[Some records]
■ ■ ■ ■ ■ ■ ■

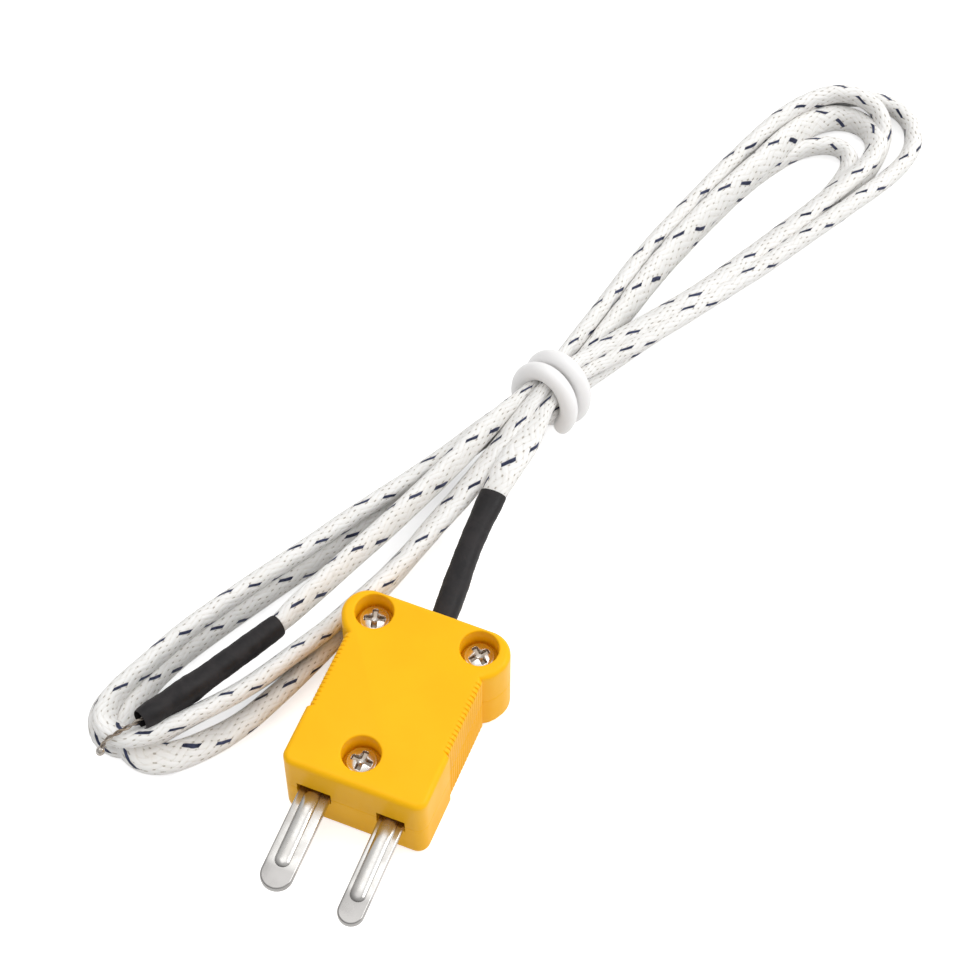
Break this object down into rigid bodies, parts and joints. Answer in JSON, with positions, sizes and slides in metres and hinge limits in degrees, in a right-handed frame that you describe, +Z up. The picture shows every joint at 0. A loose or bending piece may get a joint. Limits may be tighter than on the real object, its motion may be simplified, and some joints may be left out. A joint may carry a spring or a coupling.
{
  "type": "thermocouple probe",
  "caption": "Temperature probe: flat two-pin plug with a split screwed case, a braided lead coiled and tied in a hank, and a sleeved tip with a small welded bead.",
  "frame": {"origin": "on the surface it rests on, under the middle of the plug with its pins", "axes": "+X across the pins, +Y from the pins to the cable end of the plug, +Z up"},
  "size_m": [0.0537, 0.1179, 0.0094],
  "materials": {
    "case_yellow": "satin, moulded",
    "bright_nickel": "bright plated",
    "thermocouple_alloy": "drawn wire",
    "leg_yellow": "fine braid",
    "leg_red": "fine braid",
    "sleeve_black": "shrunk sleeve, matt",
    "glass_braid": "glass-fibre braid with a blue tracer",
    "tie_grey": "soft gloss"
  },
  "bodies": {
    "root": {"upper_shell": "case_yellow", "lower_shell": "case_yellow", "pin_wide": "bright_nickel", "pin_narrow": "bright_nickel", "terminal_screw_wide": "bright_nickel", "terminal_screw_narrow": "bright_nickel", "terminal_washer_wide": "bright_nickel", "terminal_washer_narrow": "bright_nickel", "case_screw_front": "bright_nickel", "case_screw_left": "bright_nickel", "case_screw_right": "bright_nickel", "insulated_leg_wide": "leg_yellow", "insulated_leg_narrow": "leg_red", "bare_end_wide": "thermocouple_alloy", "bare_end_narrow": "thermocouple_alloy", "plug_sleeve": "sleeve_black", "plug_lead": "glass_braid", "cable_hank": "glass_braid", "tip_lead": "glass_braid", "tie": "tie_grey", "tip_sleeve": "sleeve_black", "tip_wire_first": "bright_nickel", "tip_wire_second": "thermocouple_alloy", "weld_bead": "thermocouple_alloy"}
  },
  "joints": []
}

■ ■ ■ ■ ■ ■ ■

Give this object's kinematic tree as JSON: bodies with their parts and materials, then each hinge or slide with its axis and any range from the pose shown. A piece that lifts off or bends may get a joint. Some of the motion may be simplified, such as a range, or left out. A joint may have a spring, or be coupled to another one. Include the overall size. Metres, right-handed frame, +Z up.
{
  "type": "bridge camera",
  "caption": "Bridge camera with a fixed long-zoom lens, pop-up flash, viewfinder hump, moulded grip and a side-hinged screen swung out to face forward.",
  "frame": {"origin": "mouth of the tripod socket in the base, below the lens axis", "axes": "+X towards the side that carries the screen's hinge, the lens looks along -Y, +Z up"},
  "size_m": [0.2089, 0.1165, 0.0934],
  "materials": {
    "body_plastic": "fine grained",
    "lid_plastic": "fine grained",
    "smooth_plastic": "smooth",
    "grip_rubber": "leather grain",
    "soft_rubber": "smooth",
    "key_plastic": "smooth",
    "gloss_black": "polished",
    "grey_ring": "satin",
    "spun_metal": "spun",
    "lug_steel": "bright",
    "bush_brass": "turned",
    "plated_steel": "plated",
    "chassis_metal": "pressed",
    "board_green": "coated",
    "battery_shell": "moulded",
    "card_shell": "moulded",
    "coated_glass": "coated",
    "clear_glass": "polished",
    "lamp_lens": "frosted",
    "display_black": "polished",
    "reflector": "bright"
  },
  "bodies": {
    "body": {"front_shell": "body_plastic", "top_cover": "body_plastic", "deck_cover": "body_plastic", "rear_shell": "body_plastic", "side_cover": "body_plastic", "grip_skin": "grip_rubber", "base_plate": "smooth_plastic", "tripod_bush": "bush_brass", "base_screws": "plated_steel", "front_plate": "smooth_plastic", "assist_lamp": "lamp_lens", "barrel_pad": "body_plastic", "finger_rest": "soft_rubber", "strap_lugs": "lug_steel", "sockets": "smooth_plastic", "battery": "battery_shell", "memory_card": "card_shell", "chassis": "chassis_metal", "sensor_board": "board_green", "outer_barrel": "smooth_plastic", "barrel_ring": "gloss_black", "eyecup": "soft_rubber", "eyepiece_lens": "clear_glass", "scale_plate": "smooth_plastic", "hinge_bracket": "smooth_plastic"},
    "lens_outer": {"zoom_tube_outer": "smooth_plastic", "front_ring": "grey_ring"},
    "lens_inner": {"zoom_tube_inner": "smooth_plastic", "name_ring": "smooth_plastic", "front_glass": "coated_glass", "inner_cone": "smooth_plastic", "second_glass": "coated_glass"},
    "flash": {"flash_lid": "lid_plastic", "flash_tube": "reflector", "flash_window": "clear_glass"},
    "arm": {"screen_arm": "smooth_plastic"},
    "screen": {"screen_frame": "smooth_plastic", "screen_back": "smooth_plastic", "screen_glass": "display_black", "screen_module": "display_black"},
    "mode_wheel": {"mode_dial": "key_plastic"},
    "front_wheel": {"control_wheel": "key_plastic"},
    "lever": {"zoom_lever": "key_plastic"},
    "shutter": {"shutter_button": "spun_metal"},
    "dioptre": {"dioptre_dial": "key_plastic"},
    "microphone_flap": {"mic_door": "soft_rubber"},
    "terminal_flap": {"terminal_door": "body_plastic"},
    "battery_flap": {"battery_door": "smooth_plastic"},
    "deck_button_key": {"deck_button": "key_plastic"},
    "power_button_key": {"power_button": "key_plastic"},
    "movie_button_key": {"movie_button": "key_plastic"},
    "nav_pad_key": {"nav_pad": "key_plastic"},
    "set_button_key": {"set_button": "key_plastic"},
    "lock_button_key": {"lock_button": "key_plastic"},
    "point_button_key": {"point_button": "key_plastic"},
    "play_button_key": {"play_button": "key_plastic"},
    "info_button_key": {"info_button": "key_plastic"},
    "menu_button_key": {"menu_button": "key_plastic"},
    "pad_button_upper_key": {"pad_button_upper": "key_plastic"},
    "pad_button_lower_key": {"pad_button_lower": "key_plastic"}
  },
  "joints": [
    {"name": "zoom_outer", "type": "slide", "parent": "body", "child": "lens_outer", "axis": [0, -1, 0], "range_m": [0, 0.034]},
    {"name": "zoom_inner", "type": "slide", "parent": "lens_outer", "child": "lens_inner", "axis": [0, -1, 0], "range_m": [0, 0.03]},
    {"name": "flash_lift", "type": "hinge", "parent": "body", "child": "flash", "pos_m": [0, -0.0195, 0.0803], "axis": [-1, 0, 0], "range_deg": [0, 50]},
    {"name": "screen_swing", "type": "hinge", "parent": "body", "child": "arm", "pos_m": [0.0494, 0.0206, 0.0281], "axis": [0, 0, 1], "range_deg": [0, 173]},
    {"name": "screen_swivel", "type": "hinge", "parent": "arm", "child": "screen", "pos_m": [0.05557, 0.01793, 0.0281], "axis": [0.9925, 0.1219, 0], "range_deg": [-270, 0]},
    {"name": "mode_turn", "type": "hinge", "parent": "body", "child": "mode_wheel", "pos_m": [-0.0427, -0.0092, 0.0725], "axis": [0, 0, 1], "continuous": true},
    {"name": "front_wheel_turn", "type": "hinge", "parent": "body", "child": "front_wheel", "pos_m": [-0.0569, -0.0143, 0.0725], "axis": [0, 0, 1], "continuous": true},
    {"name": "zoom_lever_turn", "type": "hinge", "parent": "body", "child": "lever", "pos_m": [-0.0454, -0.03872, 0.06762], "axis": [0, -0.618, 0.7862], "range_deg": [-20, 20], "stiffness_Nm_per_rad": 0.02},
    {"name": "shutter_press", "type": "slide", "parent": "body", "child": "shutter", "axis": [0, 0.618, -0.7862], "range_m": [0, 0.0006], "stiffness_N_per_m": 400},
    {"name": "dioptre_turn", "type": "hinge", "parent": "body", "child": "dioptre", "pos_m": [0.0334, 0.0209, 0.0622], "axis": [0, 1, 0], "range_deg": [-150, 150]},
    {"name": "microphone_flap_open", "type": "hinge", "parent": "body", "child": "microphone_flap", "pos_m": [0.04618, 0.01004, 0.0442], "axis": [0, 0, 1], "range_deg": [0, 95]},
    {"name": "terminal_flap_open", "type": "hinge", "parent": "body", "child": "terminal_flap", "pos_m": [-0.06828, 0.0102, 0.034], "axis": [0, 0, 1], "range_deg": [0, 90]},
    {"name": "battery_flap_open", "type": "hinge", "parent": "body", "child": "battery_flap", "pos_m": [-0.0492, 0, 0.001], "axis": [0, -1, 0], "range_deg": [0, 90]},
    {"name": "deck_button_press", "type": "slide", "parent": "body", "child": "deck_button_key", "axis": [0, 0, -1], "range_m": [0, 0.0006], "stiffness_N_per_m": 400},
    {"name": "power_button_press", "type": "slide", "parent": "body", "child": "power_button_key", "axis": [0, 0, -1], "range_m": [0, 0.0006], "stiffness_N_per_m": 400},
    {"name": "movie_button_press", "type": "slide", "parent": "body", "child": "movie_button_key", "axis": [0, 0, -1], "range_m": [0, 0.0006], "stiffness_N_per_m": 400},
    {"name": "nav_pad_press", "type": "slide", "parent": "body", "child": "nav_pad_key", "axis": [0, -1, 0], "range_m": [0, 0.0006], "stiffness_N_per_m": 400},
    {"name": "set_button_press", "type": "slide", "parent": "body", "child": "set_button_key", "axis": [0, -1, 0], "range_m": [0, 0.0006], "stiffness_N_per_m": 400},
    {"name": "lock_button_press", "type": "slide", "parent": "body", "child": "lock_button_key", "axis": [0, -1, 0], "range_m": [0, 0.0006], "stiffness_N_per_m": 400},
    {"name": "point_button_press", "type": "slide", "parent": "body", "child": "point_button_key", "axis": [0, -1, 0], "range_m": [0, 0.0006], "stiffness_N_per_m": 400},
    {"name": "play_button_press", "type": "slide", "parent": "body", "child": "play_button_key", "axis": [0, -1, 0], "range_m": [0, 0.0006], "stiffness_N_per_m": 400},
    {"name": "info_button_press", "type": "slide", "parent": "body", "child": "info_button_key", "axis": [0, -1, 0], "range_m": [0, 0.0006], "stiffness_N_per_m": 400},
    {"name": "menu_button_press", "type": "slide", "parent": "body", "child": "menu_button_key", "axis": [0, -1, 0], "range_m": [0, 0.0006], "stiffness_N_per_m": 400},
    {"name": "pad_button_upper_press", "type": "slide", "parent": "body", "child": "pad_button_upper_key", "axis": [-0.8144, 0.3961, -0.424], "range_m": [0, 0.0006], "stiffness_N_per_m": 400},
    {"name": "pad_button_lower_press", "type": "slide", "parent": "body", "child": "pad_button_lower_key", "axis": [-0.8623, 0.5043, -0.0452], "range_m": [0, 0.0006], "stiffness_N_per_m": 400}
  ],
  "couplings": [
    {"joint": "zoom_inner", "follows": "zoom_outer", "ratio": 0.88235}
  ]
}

■ ■ ■ ■ ■ ■ ■

- _Task_
Where a line in the material contains "handed", copy that line.

- _The reply_
Break this object down into rigid bodies, parts and joints. Answer in JSON, with positions, sizes and slides in metres and hinge limits in degrees, in a right-handed frame that you describe, +Z up. The picture shows every joint at 0. A loose or bending piece may get a joint. Limits may be tighter than on the real object, its motion may be simplified, and some joints may be left out. A joint may carry a spring or a coupling.
Give this object's kinematic tree as JSON: bodies with their parts and materials, then each hinge or slide with its axis and any range from the pose shown. A piece that lifts off or bends may get a joint. Some of the motion may be simplified, such as a range, or left out. A joint may have a spring, or be coupled to another one. Include the overall size. Metres, right-handed frame, +Z up.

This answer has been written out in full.